Asset allocation is the process of dividing an investment portfolio among different asset categories to balance risk and reward according to an investor’s goals and risk tolerance.

  • Principles: Adjust the proportion of stocks, bonds, and other assets based on age, investment horizon, and risk tolerance.
  • Example: A younger investor might have a higher allocation to stocks, while a retiree might focus more on bonds.
3. Rebalancing

Rebalancing involves periodically adjusting the portfolio to maintain the desired asset allocation and manage risk.

  • Principles: Review and adjust your portfolio regularly to ensure it aligns with your investment strategy.
  • Example: If your target allocation is 60% stocks and 40% bonds, rebalance the portfolio if the stock portion grows to 70%.


Practical Example

Let’s apply these investment strategies to a hypothetical scenario:

Scenario: Building a Portfolio
  1. Value Investing: Identify undervalued stocks in the market.

    • Example: Buy shares of a large-cap company with a low P/E ratio.
  2. Growth Investing: Select high-growth potential companies.

    • Example: Invest in a tech startup with innovative products.
  3. Dividend Investing: Choose stocks that provide steady dividend income.

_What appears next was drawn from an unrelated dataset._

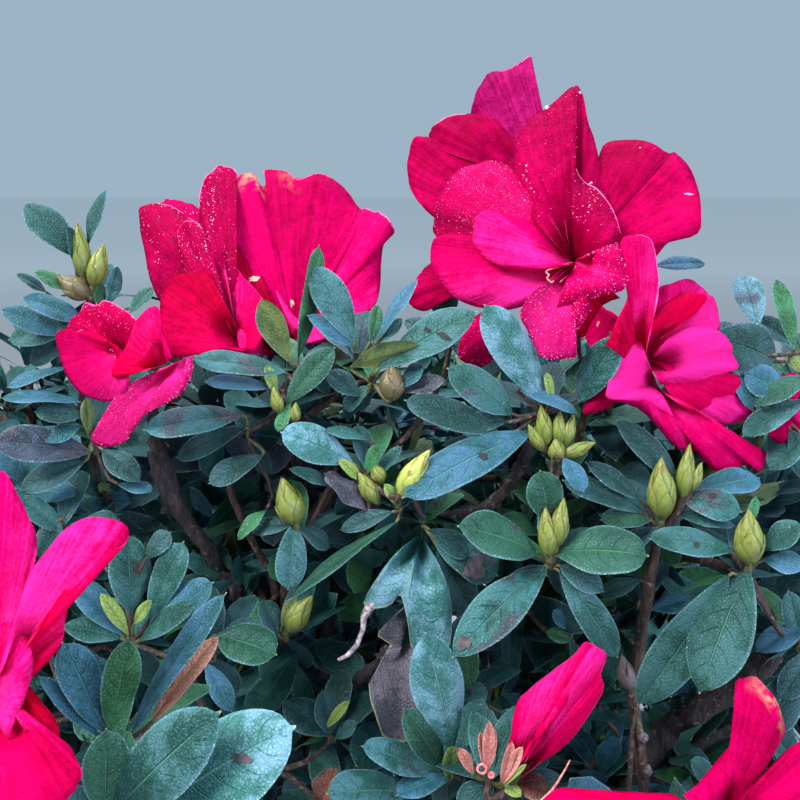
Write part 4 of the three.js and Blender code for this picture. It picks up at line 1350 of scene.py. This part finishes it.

    • Example: Purchase shares of a utility company with a strong dividend history.
  4. Diversification: Create a balanced portfolio.

    • Example: Allocate 50% to stocks, 30% to bonds, and 20% to real estate.
  5. Rebalancing: Review and adjust the portfolio quarterly.

    • Example: If the stock portion grows to 60%, sell some stocks and buy bonds to restore balance.


Conclusion

Choosing the right investment strategy is crucial for achieving your financial goals. Whether you prefer value investing, growth investing, or a combination of strategies, understanding your risk tolerance and investment horizon will help you make informed decisions. Remember to diversify, allocate assets wisely, and rebalance your portfolio regularly to manage risk effectively.